У постели умирающего

Разговор этот был продолжен на встрече мэтров с прессой. "Я уверен, что сегодняшнее кино - больше не кино, - поделился своим пессимизмом Дэвид Кроненберг. - Кино как искусство, собиравшее в больших залах огромные толпы, целиком принадлежит прошлому". В его новелле последний на планете еврей приходит в последний на планете кинотеатр и там стреляется. Канадский коллега Кроненберга Атом Эгоян, впрочем, считает, что какое-то число больших кинозалов все-таки останется, но только для блокбастеров уровня "Человек-паук", а классическое художественное кино обречено на индивидуальные просмотры на видеоэкранах.

Впервые увидеть свой коллективный труд целиком прилетели почти все участники глобального проекта. Среди отсутствующих - Ларс фон Триер: он боится летать и, по сообщениям прессы, пребывает в cтоль глубокой депрессии, что находится в больнице. В пресс-зале был лом: где еще увидишь такую массу кинолегенд вместе и сразу! Но такое мероприятие было обречено на провал изначально: даже если задать каждому герою дня по одному вопросу и отвести на ответ по три минуты, вместо запланированного часа собрание затянулось бы часа на два-три.

Поэтому вопросы были случайными, не всегда - глубокими, причем многим легендам вопросов не досталось и они были явно обижены невниманием прессы.
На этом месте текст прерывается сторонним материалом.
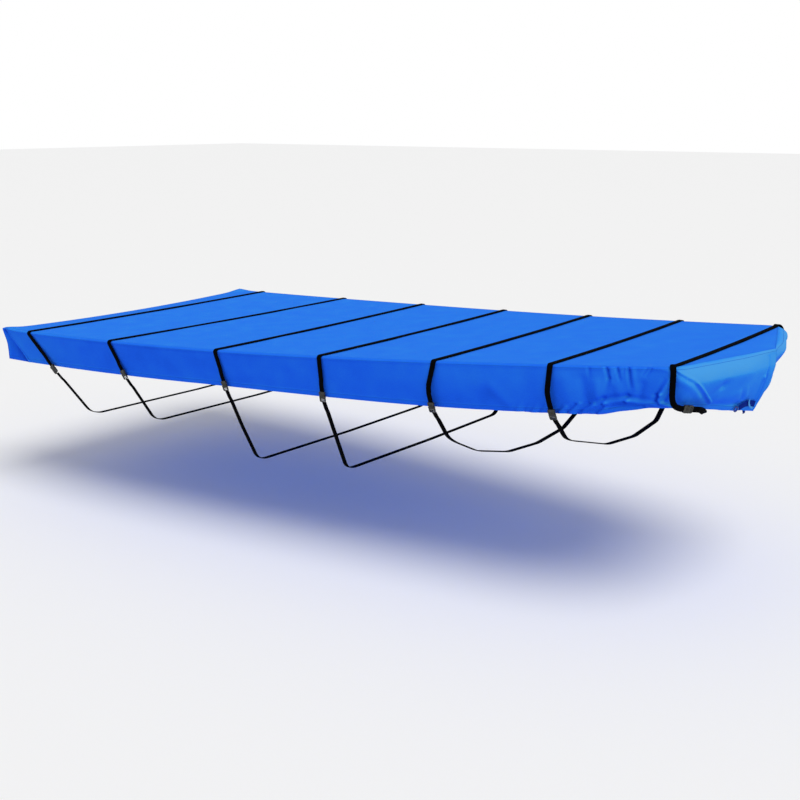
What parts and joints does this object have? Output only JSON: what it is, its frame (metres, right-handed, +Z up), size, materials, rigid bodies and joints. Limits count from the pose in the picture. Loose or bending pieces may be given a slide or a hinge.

Все закончилось, разумеется, скандалом: Роман Полански заявил, что журналисты слишком много сидят за компьютером, смотреть кино у них нет времени и вопросы они задают глупые. "Тут столько собралось великих режиссеров, а вы не знаете, что у них спросить!" - возмутился он и вышел из зала.

Собачья стужа

Кино переживало разные эпохи: была эпоха романтизма, была - реализма, неореализма и нео-неореализма, промелькнул короткий миг постмодернизма, обнажившего дефицит свежих идей. С появлением цифрового видео приходит, судя по всему, эпоха натурализма, спровоцированная вдруг открывшейся легкостью изготовления кино. Первым делом, конечно, бросились снимать то, что громоздкой кинокамерой снять было невозможно. На фестивалях появляется все больше лент, балансирующих на грани между игровым кино и документалистикой, картин, где срываются последние покровы и разрушаются последние табу. В прошлом году наиболее выразительным примером этой тенденции в Канне был Shortbus, - откровенное гей-порно в оболочке психологизма; фильм ограниченным тиражом вышел и на наши экраны. На этот раз показали вне конкурса не менее скандальную ленту Робинсона Девора Zoo: в ней воспроизведен реальный случай 2005 года, когда в больницу привезли умирающего 43-летнего мужчину, серьезно пострадавшего от любовного акта с лошадью. Но, разумеется, столь крутой экзотикой течение не ограничивается. Цифровое видео как средство вторжения в гущу жизни берут на вооружение серьезные художники.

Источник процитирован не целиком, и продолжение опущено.